*INSTRUCTION*: Output, word for word, every line from the line with "body_shell(root, paint)" through the final line of the data below.

*RECORDED INFORMATION*:
------------------------------------------------

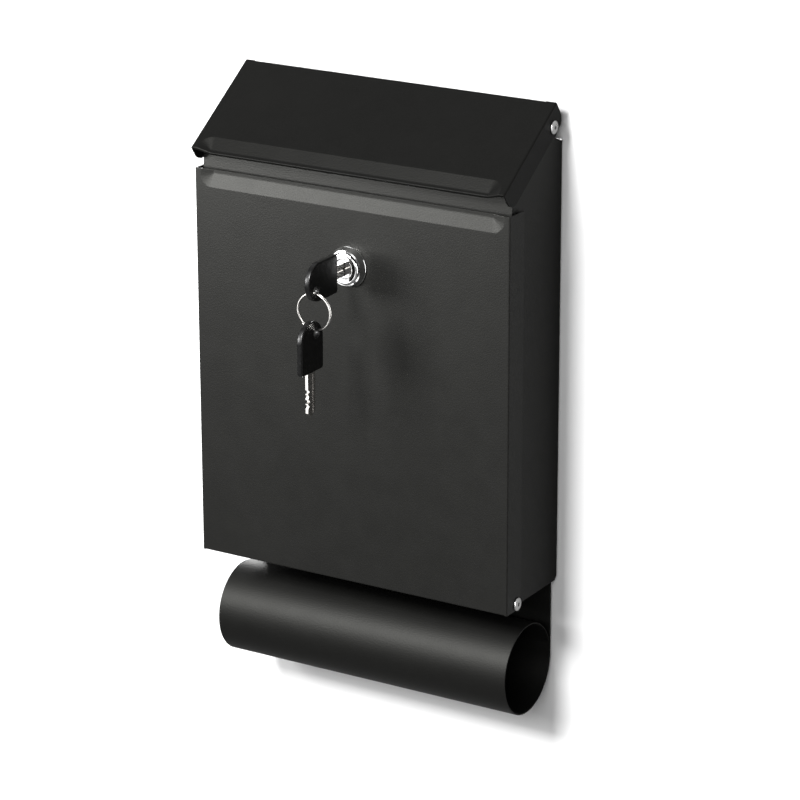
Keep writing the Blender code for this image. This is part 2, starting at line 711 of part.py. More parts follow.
def key_ring(holder, metal):
    """Split ring, closed up into one solid of the two turns' outer shape."""
    inner, outer = RING_RADIUS - RING_RADIAL / 2, RING_RADIUS + RING_RADIAL / 2
    edge, half = RING_EDGE, RING_AXIAL / 2
    profile = [
        (inner, -half + edge),
        (inner + edge, -half),
        (outer - edge, -half),
        (outer, -half + edge),
        (outer, half - edge),
        (outer - edge, half),
        (inner + edge, half),
        (inner, half - edge),
    ]
    ring = turned("key_ring", profile, 40)
    ring.data.transform(Matrix.Translation((0, KEY_HOLE_Y, RING_Z)))
    return place(ring, holder, metal)


def build():
    clear_scene()
    paint = finish_material("black_paint", (0.035, 0.035, 0.033), 0.55, 0.0)
    lid_paint = finish_material("black_paint_lid", (0.028, 0.028, 0.026), 0.55, 0.0)
    door_paint = finish_material("black_paint_door", (0.040, 0.040, 0.038), 0.55, 0.0)
    roll_paint = finish_material("black_paint_roll", (0.030, 0.030, 0.028), 0.5, 0.0)
    aluminium = finish_material("aluminium", (0.80, 0.80, 0.79), 0.35, 1.0)
    chrome = finish_material("chrome", (0.86, 0.86, 0.86), 0.08, 1.0)
    zinc = finish_material("zinc", (0.62, 0.62, 0.60), 0.35, 1.0)
    nickel = finish_material("nickel", (0.72, 0.70, 0.66), 0.25, 1.0)
    brass = finish_material("brass", (0.70, 0.55, 0.30), 0.35, 1.0)
    plastic = finish_material("black_plastic", (0.012, 0.012, 0.012), 0.25, 0.0)

    root = empty_at("mailbox", None, (0, 0, -ORIGIN_HEIGHT))
    lid = empty_at("lid_pivot", root, (0, *LID_PIVOT))
    door = empty_at("door_pivot", root, (0, *DOOR_PIVOT))
    core = empty_at("lock_axis", door, (0, LOCK_FACE_Y, LOCK_Z))
    key = empty_at("key_axis", core, (0, HEAD_Y, LOCK_Z))
    ring = empty_at("ring_axis", key, (0, KEY_HOLE_Y, RING_TOP_Z))
    spare = empty_at("spare_key_axis", ring, (0, KEY_HOLE_Y, RING_Z))

    body_shell(root, paint)
    bottom_panel(root, paint)
    front_fascia(root, paint)
    newspaper_tube(root, roll_paint)
    for side, word in ((-1, "left"), (1, "right")):
        blind_rivet(f"lid_rivet_{word}", root, aluminium, LID_PIVOT, LID_HALF, side)
        blind_rivet(f"door_rivet_{word}", root, aluminium, DOOR_PIVOT, DOOR_HALF, side)
    lid_panel(lid, lid_paint)
    door_panel(door, door_paint)
    lock_housing(door, chrome)
    lock_washer(door, zinc)
    lock_nut(door, zinc)
    lock_plug(core, chrome)
    for index in range(WAFER_COUNT):
        lock_wafer(index, core, brass)
    lock_cam(core, zinc)
    cam_washer(core, zinc)
    cam_screw(core, zinc)
    key_blade("key_blade", key, nickel, False)
    key_head("key_head", key, plastic, False)
    key_ring(ring, nickel)
    key_blade("spare_key_blade", spare, nickel, True)
    key_head("spare_key_head", spare, plastic, True)


build()
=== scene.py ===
"""Wall mounted mailbox: the finished look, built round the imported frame.

Each sub-assembly is a class with its sizes as fields. It models its pieces at their place in
the frame, dresses them in their finishes and hangs them on the body that they move with.
Metres, +Z up; X runs along the width, the wall is the plane y = 0 and the front faces -Y.
"""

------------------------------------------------

*EXERCISE OUTPUT*:
    body_shell(root, paint)
    bottom_panel(root, paint)
    front_fascia(root, paint)
    newspaper_tube(root, roll_paint)
    for side, word in ((-1, "left"), (1, "right")):
        blind_rivet(f"lid_rivet_{word}", root, aluminium, LID_PIVOT, LID_HALF, side)
        blind_rivet(f"door_rivet_{word}", root, aluminium, DOOR_PIVOT, DOOR_HALF, side)
    lid_panel(lid, lid_paint)
    door_panel(door, door_paint)
    lock_housing(door, chrome)
    lock_washer(door, zinc)
    lock_nut(door, zinc)
    lock_plug(core, chrome)
    for index in range(WAFER_COUNT):
        lock_wafer(index, core, brass)
    lock_cam(core, zinc)
    cam_washer(core, zinc)
    cam_screw(core, zinc)
    key_blade("key_blade", key, nickel, False)
    key_head("key_head", key, plastic, False)
    key_ring(ring, nickel)
    key_blade("spare_key_blade", spare, nickel, True)
    key_head("spare_key_head", spare, plastic, True)


build()
=== scene.py ===
"""Wall mounted mailbox: the finished look, built round the imported frame.

Each sub-assembly is a class with its sizes as fields. It models its pieces at their place in
the frame, dresses them in their finishes and hangs them on the body that they move with.
Metres, +Z up; X runs along the width, the wall is the plane y = 0 and the front faces -Y.
"""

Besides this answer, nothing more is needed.